Lydia Posselt

By Katie Kreis ’19

In May the Rev. Lydia Posselt ’07 laid bare her preaching talents in an international competition and won.

The pastor of Family of God Lutheran Church in Buckingham, Pa., was selected to deliver a sermon during closing worship of the Lutheran World Federation 12th Assembly in Namibia, Africa.

The contest, directed specifically at young pastors, commemorated Martin Luther, who was 33 years old when his Ninety-Five Theses triggered the Protestant Reformation in 1517. Posselt was a perfect candidate; she was 32.

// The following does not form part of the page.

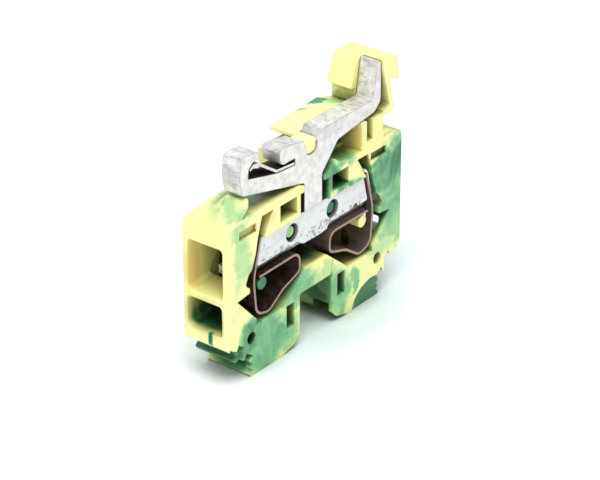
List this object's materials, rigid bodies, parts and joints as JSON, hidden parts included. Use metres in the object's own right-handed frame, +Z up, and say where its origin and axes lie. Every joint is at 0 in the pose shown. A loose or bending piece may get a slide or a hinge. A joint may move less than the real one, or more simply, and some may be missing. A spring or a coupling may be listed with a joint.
{
  "type": "din rail terminal block",
  "caption": "Protective-earth terminal block for a 35 mm top-hat rail: open-sided plastic housing, cage-clamp springs, current bar, steel rail foot and snap latch.",
  "frame": {"origin": "centre of the bounding box's bottom face, on the surface the block stands on", "axes": "+X along the block, towards the latch end; +Y through its thickness, towards the closed side; +Z up, from the marking side to the rail foot"},
  "size_m": [0.0524, 0.01, 0.0489],
  "materials": {
    "green_yellow_plastic": "satin",
    "plated_steel": "satin",
    "leaf_steel": "satin",
    "tinned_copper": "satin",
    "spring_steel": "satin"
  },
  "bodies": {
    "block": {"housing": "green_yellow_plastic", "rail_foot": "plated_steel", "contact_leaf_root": "leaf_steel", "current_bar": "tinned_copper", "clamp_spring_left": "spring_steel", "clamp_spring_right": "spring_steel"},
    "latch": {"rail_latch": "green_yellow_plastic"},
    "contact_leaf": {"contact_leaf_arm": "leaf_steel"},
    "left_cage": {"clamp_cage_left": "spring_steel"},
    "right_cage": {"clamp_cage_right": "spring_steel"}
  },
  "joints": [
    {"name": "latch_flex", "type": "hinge", "parent": "block", "child": "latch", "pos_m": [0.0202, 0, 0.0379], "axis": [0, 1, 0], "range_deg": [0, 12], "stiffness_Nm_per_rad": 0.2},
    {"name": "contact_leaf_flex", "type": "hinge", "parent": "block", "child": "contact_leaf", "pos_m": [-0.0111, -0.0026, 0.0384], "axis": [0, 1, 0], "range_deg": [-8, 0], "stiffness_Nm_per_rad": 0.05},
    {"name": "left_clamp_open", "type": "hinge", "parent": "block", "child": "left_cage", "pos_m": [-0.004, -0.0007, 0.021], "axis": [0, 1, 0], "range_deg": [0, 13], "stiffness_Nm_per_rad": 0.3},
    {"name": "right_clamp_open", "type": "hinge", "parent": "block", "child": "right_cage", "pos_m": [0.004, -0.0007, 0.021], "axis": [0, -1, 0], "range_deg": [0, 13], "stiffness_Nm_per_rad": 0.3}
  ]
}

“It’s sometimes a challenge being a woman in ministry, and I encouraged my women pastor colleagues to enter because I knew how important it would be for a woman to preach at this event,” Posselt said.

Each of the 10 finalists wrote sermons based on the same text from Galatians 5.

“I gave myself permission to be freed from worrying about sounding extraordinarily smart or having the exactly right phrase.”

Upon studying the text, praying, and reflecting on her life experiences, she named her sermon The Jesus Parade.

“Like the theme of the sermon itself, I felt liberated to write what Galatians was speaking to me. I preached to myself, as I do in most of my sermons, and left it in God’s hands,” she said. 

She submitted a video of her sermon to be voted on by the public. 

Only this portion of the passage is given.